Correlate Engagement Metrics With Assessment Scores to Improve Learning Outcomes
Here’s the approach I use when I want this to be more than “a feeling.” I pick engagement metrics that come from the LMS (so we’re not guessing), define a time window that makes sense, and then compare them to assessment results.
Step 1: Choose a time window. For unit-based courses, a simple rule is: engagement measured during Unit N only, then compare to Unit N assessment. If you don’t do this, you end up correlating last month’s activity with this week’s quiz—which is messy.
Step 2: Define the outcome. Don’t just use “final exam score” if you can avoid it. Use a unit quiz score (0–100), or even better, break assessments into components (e.g., multiple choice vs. short answer) when available.
Step 3: Define engagement events. “Time spent” is tricky unless you set thresholds.
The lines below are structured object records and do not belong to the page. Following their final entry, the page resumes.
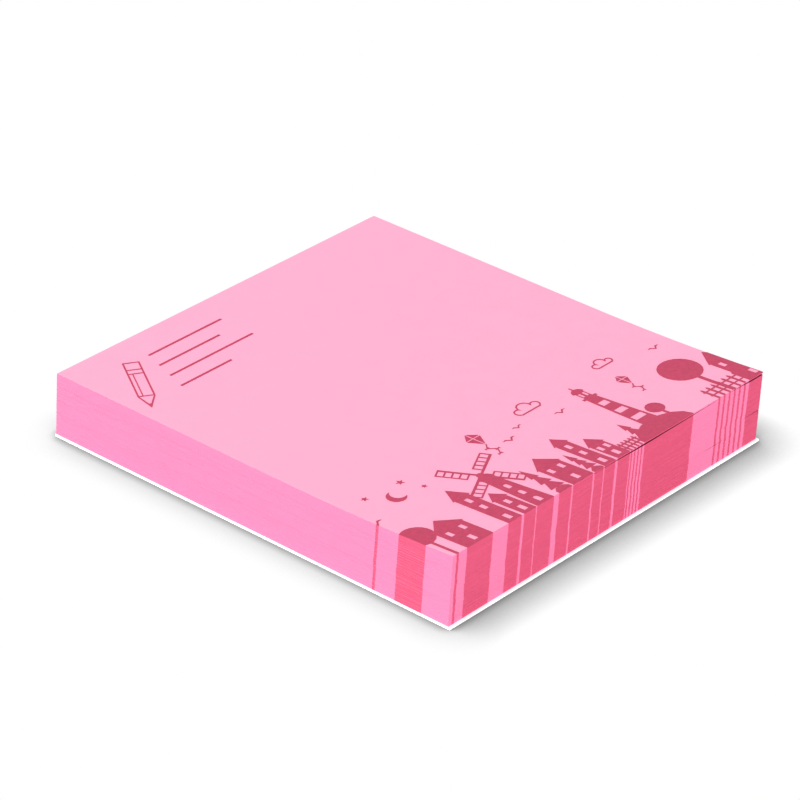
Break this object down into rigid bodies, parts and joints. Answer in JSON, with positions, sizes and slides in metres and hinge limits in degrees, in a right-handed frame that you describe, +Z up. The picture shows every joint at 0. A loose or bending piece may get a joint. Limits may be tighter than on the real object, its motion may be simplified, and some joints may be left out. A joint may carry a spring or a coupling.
{
  "type": "sticky note pad",
  "caption": "Rectangular pad of printed sticky notes, glued along one edge and fanned a little at the other, on a thin white liner sheet.",
  "frame": {"origin": "centre of the liner's underside, the face the pad rests on", "axes": "+X along the reading width, +Y along the note height towards the glued edge, +Z up through the stack"},
  "size_m": [0.0684, 0.0754, 0.0115],
  "materials": {
    "pink_paper": "uncoated",
    "white_liner": "smooth",
    "crimson_ink": "uncoated",
    "edge_ink": "uncoated"
  },
  "bodies": {
    "root": {"note_sheets": "pink_paper", "liner_sheet": "white_liner", "skyline_print": "crimson_ink", "edge_print": "edge_ink"}
  },
  "joints": []
}
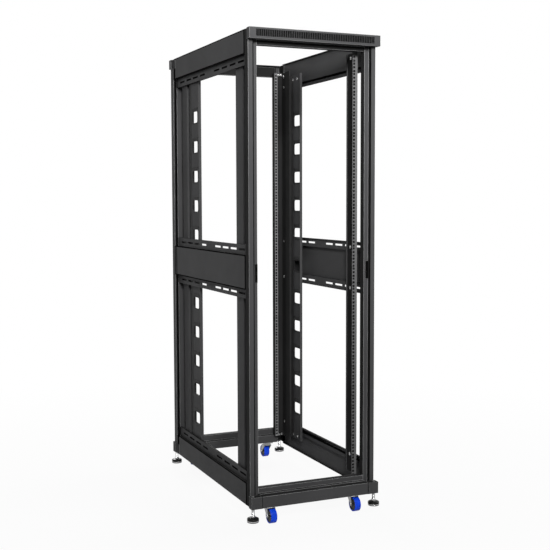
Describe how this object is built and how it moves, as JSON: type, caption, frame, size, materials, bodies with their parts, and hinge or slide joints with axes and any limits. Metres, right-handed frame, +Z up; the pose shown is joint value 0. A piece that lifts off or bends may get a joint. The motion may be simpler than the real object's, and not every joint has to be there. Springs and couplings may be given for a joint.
{
  "type": "open frame server rack",
  "caption": "Tall four post open frame server rack with slotted side panels, punched rails, ladder-like cable panels, swivel casters and levelling feet.",
  "frame": {"origin": "on the floor under the middle of the rack", "axes": "+Z up, +Y from the front to the rear, +X to the right as seen from the front"},
  "size_m": [0.624, 1.082, 2.055],
  "materials": {
    "black_powder_coat": "satin, finely textured",
    "zinc_plate": "bright zinc plate",
    "blue_wheel": "satin",
    "foot_black": "satin black pad, bright stud"
  },
  "bodies": {
    "frame": {"front_top_cover": "black_powder_coat", "rear_top_cover": "black_powder_coat", "front_base_bar": "black_powder_coat", "rear_base_bar": "black_powder_coat", "front_top_member": "black_powder_coat", "front_bottom_member": "black_powder_coat", "rear_top_member": "black_powder_coat", "rear_bottom_member": "black_powder_coat", "left_top_side_panel": "black_powder_coat", "left_middle_side_panel": "black_powder_coat", "left_bottom_side_panel": "black_powder_coat", "left_cable_panel": "black_powder_coat", "right_top_side_panel": "black_powder_coat", "right_middle_side_panel": "black_powder_coat", "right_bottom_side_panel": "black_powder_coat", "right_cable_panel": "black_powder_coat", "front_left_post": "black_powder_coat", "front_left_corner_block": "black_powder_coat", "front_left_rail": "black_powder_coat", "front_right_post": "black_powder_coat", "front_right_corner_block": "black_powder_coat", "front_right_rail": "black_powder_coat", "rear_left_post": "black_powder_coat", "rear_left_corner_block": "black_powder_coat", "rear_left_rail": "black_powder_coat", "rear_right_post": "black_powder_coat", "rear_right_corner_block": "black_powder_coat", "rear_right_rail": "black_powder_coat", "front_left_caster_plate": "zinc_plate", "front_right_caster_plate": "zinc_plate", "rear_left_caster_plate": "zinc_plate", "rear_right_caster_plate": "zinc_plate"},
    "front_left_fork": {"front_left_caster_fork": "zinc_plate"},
    "front_left_wheel": {"front_left_caster_wheel": "blue_wheel"},
    "front_left_foot": {"front_left_levelling_foot": "foot_black"},
    "front_right_fork": {"front_right_caster_fork": "zinc_plate"},
    "front_right_wheel": {"front_right_caster_wheel": "blue_wheel"},
    "front_right_foot": {"front_right_levelling_foot": "foot_black"},
    "rear_left_fork": {"rear_left_caster_fork": "zinc_plate"},
    "rear_left_wheel": {"rear_left_caster_wheel": "blue_wheel"},
    "rear_left_foot": {"rear_left_levelling_foot": "foot_black"},
    "rear_right_fork": {"rear_right_caster_fork": "zinc_plate"},
    "rear_right_wheel": {"rear_right_caster_wheel": "blue_wheel"},
    "rear_right_foot": {"rear_right_levelling_foot": "foot_black"}
  },
  "joints": [
    {"name": "front_left_caster_swivel", "type": "hinge", "parent": "frame", "child": "front_left_fork", "pos_m": [-0.199, -0.478, 0.07], "axis": [0, 0, 1], "continuous": true},
    {"name": "front_left_wheel_spin", "type": "hinge", "parent": "front_left_fork", "child": "front_left_wheel", "pos_m": [-0.199, -0.507, 0.0315], "axis": [1, 0, 0], "continuous": true},
    {"name": "front_left_foot_screw", "type": "slide", "parent": "frame", "child": "front_left_foot", "axis": [0, 0, 1], "range_m": [-0.02, 0.015]},
    {"name": "front_right_caster_swivel", "type": "hinge", "parent": "frame", "child": "front_right_fork", "pos_m": [0.199, -0.478, 0.07], "axis": [0, 0, 1], "continuous": true},
    {"name": "front_right_wheel_spin", "type": "hinge", "parent": "front_right_fork", "child": "front_right_wheel", "pos_m": [0.199, -0.507, 0.0315], "axis": [1, 0, 0], "continuous": true},
    {"name": "front_right_foot_screw", "type": "slide", "parent": "frame", "child": "front_right_foot", "axis": [0, 0, 1], "range_m": [-0.02, 0.015]},
    {"name": "rear_left_caster_swivel", "type": "hinge", "parent": "frame", "child": "rear_left_fork", "pos_m": [-0.199, 0.478, 0.07], "axis": [0, 0, 1], "continuous": true},
    {"name": "rear_left_wheel_spin", "type": "hinge", "parent": "rear_left_fork", "child": "rear_left_wheel", "pos_m": [-0.199, 0.507, 0.0315], "axis": [1, 0, 0], "continuous": true},
    {"name": "rear_left_foot_screw", "type": "slide", "parent": "frame", "child": "rear_left_foot", "axis": [0, 0, 1], "range_m": [-0.02, 0.015]},
    {"name": "rear_right_caster_swivel", "type": "hinge", "parent": "frame", "child": "rear_right_fork", "pos_m": [0.199, 0.478, 0.07], "axis": [0, 0, 1], "continuous": true},
    {"name": "rear_right_wheel_spin", "type": "hinge", "parent": "rear_right_fork", "child": "rear_right_wheel", "pos_m": [0.199, 0.507, 0.0315], "axis": [1, 0, 0], "continuous": true},
    {"name": "rear_right_foot_screw", "type": "slide", "parent": "frame", "child": "rear_right_foot", "axis": [0, 0, 1], "range_m": [-0.02, 0.015]}
  ]
}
A two-second video “view” doesn’t mean learning. In my tests, I treated a video as “engaged” only if the learner watched at least 60% of the video or hit a minimum watch time of 3 minutes (whichever came first).
Step 4: Correlate and validate. I usually start with a correlation (Pearson for linear-ish relationships, Spearman if scores are skewed), but I don’t stop there. Then I do a group comparison: top engagement quartile vs. bottom quartile, and I check the difference in assessment distributions.
Worked example (realistic dataset style): In one course I analyzed (n=214 learners across 6-week cohorts), I looked at Unit 3 engagement vs. Unit 3 quiz score. Engagement metrics were:
- Practice quiz attempts: number of attempts on Unit 3 practice quizzes (capped at 6 to reduce outlier effects)
- Video engagement rate: % of Unit 3 videos watched ≥60% (or ≥3 minutes)
- Assignment submission: binary (submitted Unit 3 assignment within deadline: yes/no)
I created an Engagement Score from those three metrics:
- Practice attempts score = attempts / 6 (0 to 1)
- Video engagement score = video engagement rate (0 to 1)
- Submission score = 1 if submitted on time, else 0
- Engagement Score = 0.4*(practice) + 0.4*(video) + 0.2*(submission)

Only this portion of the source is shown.